Frequently Asked Questions (FAQ)
What exactly is a ’silent failure‘?
A silent failure is an error that doesn’t trigger any alerts or error messages. The system continues to run and appear healthy, but a specific part of its process is broken. For example, data might be collected but never sent to its destination, and the system doesn’t register this as an error.
Isn’t my automation software supposed to tell me when there’s an error?
Yes, for common errors like a server being down or an incorrect password. However, these tools often can’t detect ‚logic‘ errors. In our case, the software successfully completed its first task and then stopped because the conditions for the next task weren’t met. There was no ‚error‘ to report, only a lack of a successful outcome.
How can a small business implement this without an engineering team?
You don’t need complex code to start. The simplest form of observability is a manual check. Create a daily or weekly checklist: ‚Manually verify at least one new lead from yesterday is in the CRM with the correct tag.‘ You can also use tools like Zapier to build simple checks, such as a workflow that counts the new rows in a Google Sheet each day and emails you the total. If you see a zero, you know to investigate.

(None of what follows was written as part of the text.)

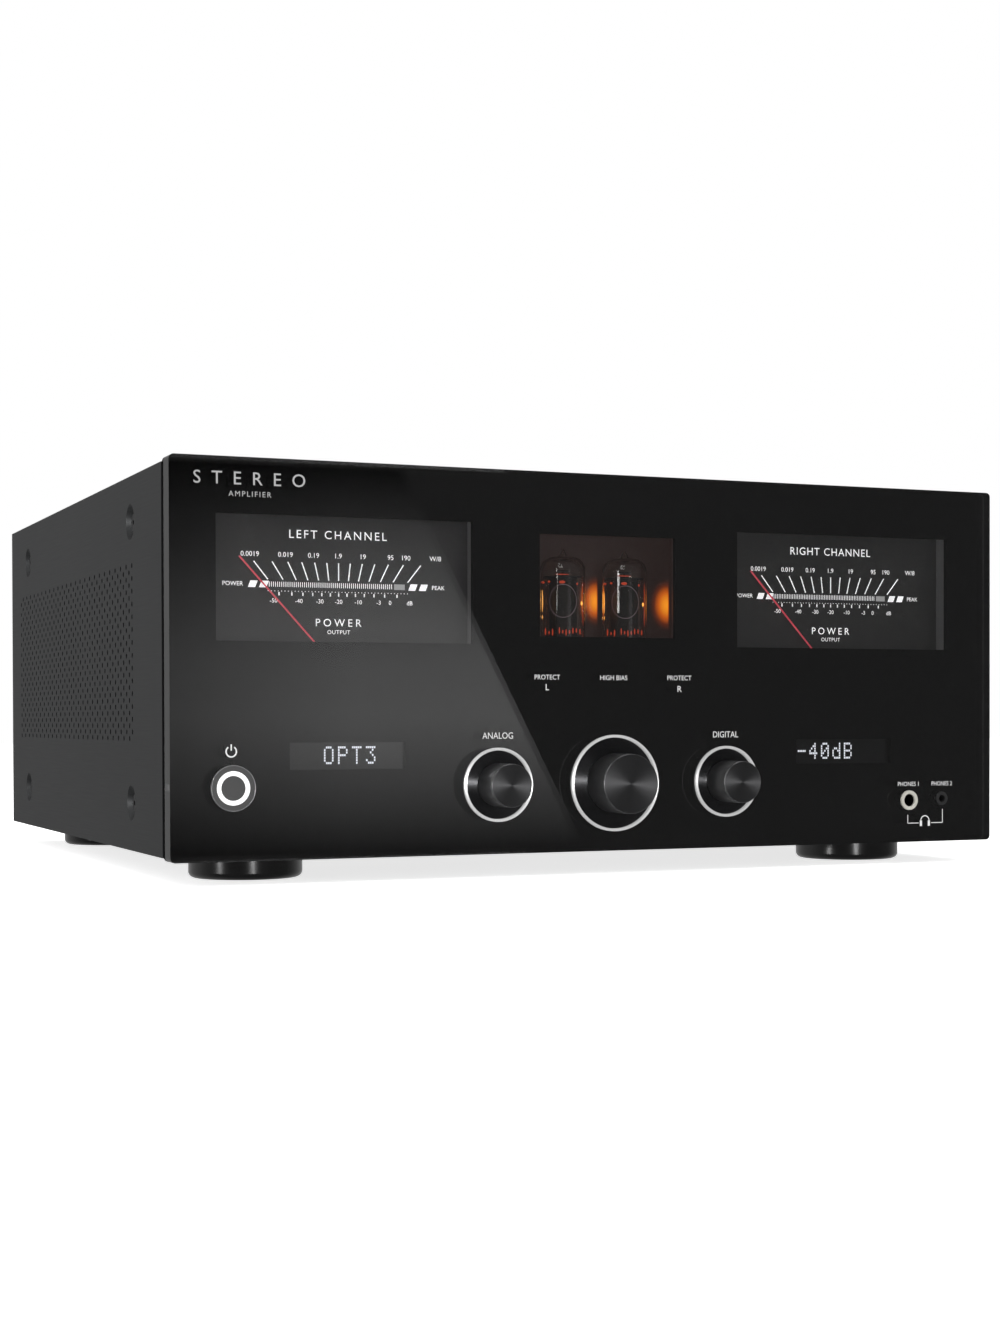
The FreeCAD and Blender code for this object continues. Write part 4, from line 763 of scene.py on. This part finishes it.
# a row of short red glints at the foot of each tube
heaterGlowAndGlints["redGlow"] += [(-8.0 + 1.6 * i, 5.2, 104.6 + 0.5 * math.sin(5 * i), 0.32, 1.3 + 0.5 * math.cos(3 * i))
                         for i in range(11)]
glintHeading = math.radians(tubes["glintHeading"])
for name, spots in heaterGlowAndGlints.items():
    bm = bmesh.new()
    for side in (-1, 1):
        for along, out, height, wide, tall in spots:
            x = along * math.cos(glintHeading) + out * math.sin(glintHeading)
            back = along * math.sin(glintHeading) - out * math.cos(glintHeading)
            place = onFront(side * tubes["offset"] + x, height, tubes["depth"] + back)
            size = Matrix.Diagonal((wide * mm, min(wide, 0.6) * mm, tall * mm, 1.0))
            bmesh.ops.create_icosphere(bm, subdivisions=2, radius=1.0, matrix=Matrix.Translation(place) @ size)
    glowPiece = finishPiece(name, meshFrom(bm, name), makeGlow(*tubes["glow"][name]), smooth=180)

# a printed ring on the glass of each tube, its faint glow painted light
bm = bmesh.new()
for side in (-1, 1):
    rows = []
    for size in (tubes["markSize"], tubes["markSize"] * tubes["markInner"]):
        row = []
        for step in range(tubes["markSteps"]):
            turn = 2 * math.pi * step / tubes["markSteps"]
            angle = math.radians(tubes["markTurn"]) + size * math.cos(turn) / tubes["radius"]
            reach = tubes["radius"] + tubes["markGap"]
            row.append(bm.verts.new(onFront(
                side * tubes["offset"] + reach * math.sin(angle),
                tubes["markHeight"] + size * tubes["markStretch"] * math.sin(turn),
                tubes["depth"] - reach * math.cos(angle))))
        rows.append(row)
    for i in range(tubes["markSteps"]):
        j = (i + 1) % tubes["markSteps"]
        bm.faces.new((rows[0][i], rows[0][j], rows[1][j], rows[1][i]))
markFinish = makeGlow("glassPrint", "#54464a", 0.6, base="#4a3e42")
tubeMark = finishPiece("tubeRingMark", meshFrom(bm, "tubeRingMark"), markFinish)
print("tube lights made")


# rear lettering: text, across seen from the front, height of its foot, capital height
rearMarks = [("SPEAKER L", -70, 69, 2.6), ("SPEAKER R", -160, 69, 2.6),
             ("-", -79.5, 60.5, 3.2), ("+", -60.5, 60.5, 3.2),
             ("-", -169.5, 60.5, 3.2), ("+", -150.5, 60.5, 3.2),
             ("IN 1", -170, 141.5, 2.2), ("IN 2", -148, 141.5, 2.2), ("IN 3", -126, 141.5, 2.2),
             ("IN 4", -104, 141.5, 2.2), ("L", -187, 131.5, 2.2), ("R", -187, 112.5, 2.2),
             ("COAX", 60, 141.5, 2.2), ("OUT", 60, 121.5, 2.2), ("OPT 1", 104, 143.5, 2.2),
             ("OPT 2", 126, 143.5, 2.2), ("OPT 3", 148, 143.5, 2.2), ("MAINS", 150, 68.5, 2.2)]
rearDepth = (rearY - frontY) / mm + 0.03
bm = bmesh.new()
for text, x, height, cap in rearMarks:
    addText(bm, text, x, height, cap, None, rearDepth)
rearLettering = finishPiece("rearLettering", meshFrom(bm, "rearLettering"), finish["whiteInk"])
print("rear lettering made")


floor = {"half": 6.0, "drop": 0.0002, "lift": 0.75}  # metres, and a little light of its own
bm = bmesh.new()
bm.faces.new([bm.verts.new((x * floor["half"], y * floor["half"], -floor["drop"]))
              for x, y in ((-1, -1), (1, -1), (1, 1), (-1, 1))])
floorMesh = meshFrom(bm, "floor")
floorFinish = makeGrained("paintedFloor", "#f4f4f4", "#f7f7f7", 0.9, grainMm=2.0, bump=0.02)
floorShader = floorFinish.node_tree.nodes["Principled BSDF"]
floorShader.inputs["Emission Color"].default_value = grey(1.0)
floorShader.inputs["Emission Strength"].default_value = floor["lift"]
floorMesh.materials.append(floorFinish)
floorPiece = bpy.data.objects.new("floor", floorMesh)
bpy.context.scene.collection.objects.link(floorPiece)
floorPiece.visible_glossy = False
floorPiece.visible_transmission = False

# a tall white card off to the front, which the clear front mirrors in its left part
card = {
    "distance": 700.0,
    "eye": (-432.8, 61.7, 885.9),  # across, up and out: the card fills the listed part of the front from here
    "corners": [(-216, 2.5), (-16, 2.5), (-106, 176), (-216, 176)],
    "levels": [(0.0, 0.10), (0.35, 0.95), (0.5, 0.88), (0.8, 0.28), (1.0, 0.03)],
    "farSide": 0.5,
}


def onCard(x, height):
    eyeX, eyeHeight, reach = card["eye"]
    grow = card["distance"] / reach
    return onFront(x + (x - eyeX) * grow, height + (height - eyeHeight) * grow, -card["distance"])


bm = bmesh.new()
bm.faces.new([bm.verts.new(onCard(x, height)) for x, height in card["corners"]])
cardMesh = meshFrom(bm, "reflectorCard")
cardMaterial, tree, shader = startMaterial("litPaperCard", Base_Color=hexColor("#000000"), Roughness=1.0,
                                           Specular_IOR_Level=0.0, Emission_Strength=1.0)
parts = addNode(tree, "ShaderNodeSeparateXYZ", links={"Vector": objectPlace(tree)})
rise = addNode(tree, "ShaderNodeMapRange", {"From Min": onCard(0, 2.5).z, "From Max": onCard(0, 176).z},
               {"Value": parts.outputs["Z"]})
fade = addNode(tree, "ShaderNodeMapRange", {"From Min": onCard(-216, 0).x, "From Max": onCard(-130, 0).x,
                                            "To Min": card["farSide"]}, {"Value": parts.outputs["X"]})
shine = addNode(tree, "ShaderNodeVectorMath", links={
    0: addRamp(tree, rise.outputs["Result"], [(place, grey(level)) for place, level in card["levels"]]),
    1: fade.outputs["Result"]}, operation="MULTIPLY")
tree.links.new(shine.outputs["Vector"], shader.inputs["Emission Color"])
cardMesh.materials.append(cardMaterial)
cardPiece = bpy.data.objects.new("reflectorCard", cardMesh)
bpy.context.scene.collection.objects.link(cardPiece)
for key in ("camera", "diffuse", "shadow", "volume_scatter"):
    setattr(cardPiece, "visible_" + key, False)


softboxes = {
    # place, what it faces, width and height, power, and whether it lights dull surfaces too
    "topBox": ((0.2, 0.1, 1.9), (0, 0, 0.1), (1.6, 1.2), 26, True),
    "leftBox": ((-1.8, 0.6, 0.9), (0, 0, 0.1), (1.2, 1.0), 9, True),
    "frontBox": ((-1.2, -1.6, 1.5), (0, -0.2, 0.1), (0.9, 0.6), 12, True),
    # the thin line down the right tube, and a small strip behind the mask for the left one
    "slotBox": ((-1.9, -1.3, 0.3), (0, -0.2, 0.12), (0.45, 0.12), 5.5, True),
    "stripLamp": (onFront(-37.0, 125.0, 11.5), onFront(-23.7, 125.0, 18.0), (0.0008, 0.026), 0.002, False),
    # the streaks across the turned dishes and down the knobs' sides
    "dishStreak": ((-0.2, -2.0, 0.075), (0, -0.2, 0.043), (0.14, 0.05), 22, False),
    "knobStreak": ((-1.8, -0.8, 0.075), (0, -0.2, 0.043), (0.14, 0.05), 22, False),
}
for name, (place, aim, size, power, dull) in softboxes.items():
    data = bpy.data.lights.new(name, "AREA")
    data.shape = "RECTANGLE"
    data.size, data.size_y = size
    data.energy = power
    lamp = bpy.data.objects.new(name, data)
    lamp.location = place
    lamp.rotation_euler = (Vector(aim) - Vector(place)).to_track_quat("-Z", "Y").to_euler()
    lamp.visible_diffuse = dull
    bpy.context.scene.collection.objects.link(lamp)

# white surroundings for the eye, soft grey for light, and a dim room in front for reflections
room = {"diffuse": 0.5, "front": 0.12, "back": 0.32}
world = bpy.data.worlds.new("studio")
bpy.context.scene.world = world
world.use_nodes = True
tree = world.node_tree
tree.nodes.clear()
rays = addNode(tree, "ShaderNodeLightPath")
direction = addNode(tree, "ShaderNodeSeparateXYZ",
                    links={"Vector": addNode(tree, "ShaderNodeTexCoord").outputs["Generated"]})
away = addNode(tree, "ShaderNodeMapRange", {"From Min": -0.25, "From Max": 0.5, "To Min": room["front"],
                                            "To Max": room["back"]}, {"Value": direction.outputs["Y"]})
mirrored = addNode(tree, "ShaderNodeMath", links={0: rays.outputs["Is Glossy Ray"],
                                                 1: rays.outputs["Is Transmission Ray"]}, operation="MAXIMUM")
glossy = addNode(tree, "ShaderNodeMix", {"A": room["diffuse"]},
                 {"Factor": mirrored.outputs[0], "B": away.outputs["Result"]}, data_type="FLOAT")
level = addNode(tree, "ShaderNodeMix", {"B": 1.0},
                {"Factor": rays.outputs["Is Camera Ray"], "A": glossy.outputs["Result"]}, data_type="FLOAT")
background = addNode(tree, "ShaderNodeBackground", {"Color": grey(1.0)}, {"Strength": level.outputs["Result"]})
addNode(tree, "ShaderNodeOutputWorld", links={"Surface": background.outputs["Background"]})

viewer = {
    "place": (-0.43276, -1.08691, 0.07273),
    "tilt": -0.713,
    "heading": -22.871,
    "roll": -0.144,
    "lens": 55.93,
    "rise": 0.0603,
}
cameraData = bpy.data.cameras.new("camera")
cameraData.lens = viewer["lens"]
cameraData.shift_y = viewer["rise"]
cameraData.clip_start = 0.01
camera = bpy.data.objects.new("camera", cameraData)
turn = (Matrix.Rotation(math.radians(viewer["heading"]), 4, "Z")
        @ Matrix.Rotation(math.radians(90 + viewer["tilt"]), 4, "X")
        @ Matrix.Rotation(math.radians(viewer["roll"]), 4, "Z"))
camera.matrix_world = Matrix.Translation(viewer["place"]) @ turn
bpy.context.scene.collection.objects.link(camera)
bpy.context.scene.camera = camera
bpy.context.scene.view_settings.view_transform = "Standard"
print("stage, light and camera ready")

What’s the difference between monitoring and observability?
Monitoring is about asking your system pre-defined questions, like ‚Is the server’s CPU usage below 80%?‘ or ‚Is the website online?‘ Observability is about equipping your system to answer questions you haven’t thought of yet. It relies on collecting rich data (logs, metrics, and traces) so that when something unexpected happens, you can dig in and understand why. Our new threshold and canary checks move us closer to true observability.
Next Steps: Moving From Reactive to Proactive
This experience forced a shift in my thinking. I now spend less time building new automations and more time instrumenting the ones we already have. A system you can’t trust is a liability, not an asset.
I encourage you to look at your own critical systems, whether in marketing, operations, or finance. Are you just waiting for alarms, or are you actively confirming success? The absence of bad news is not the same as good news. Go check.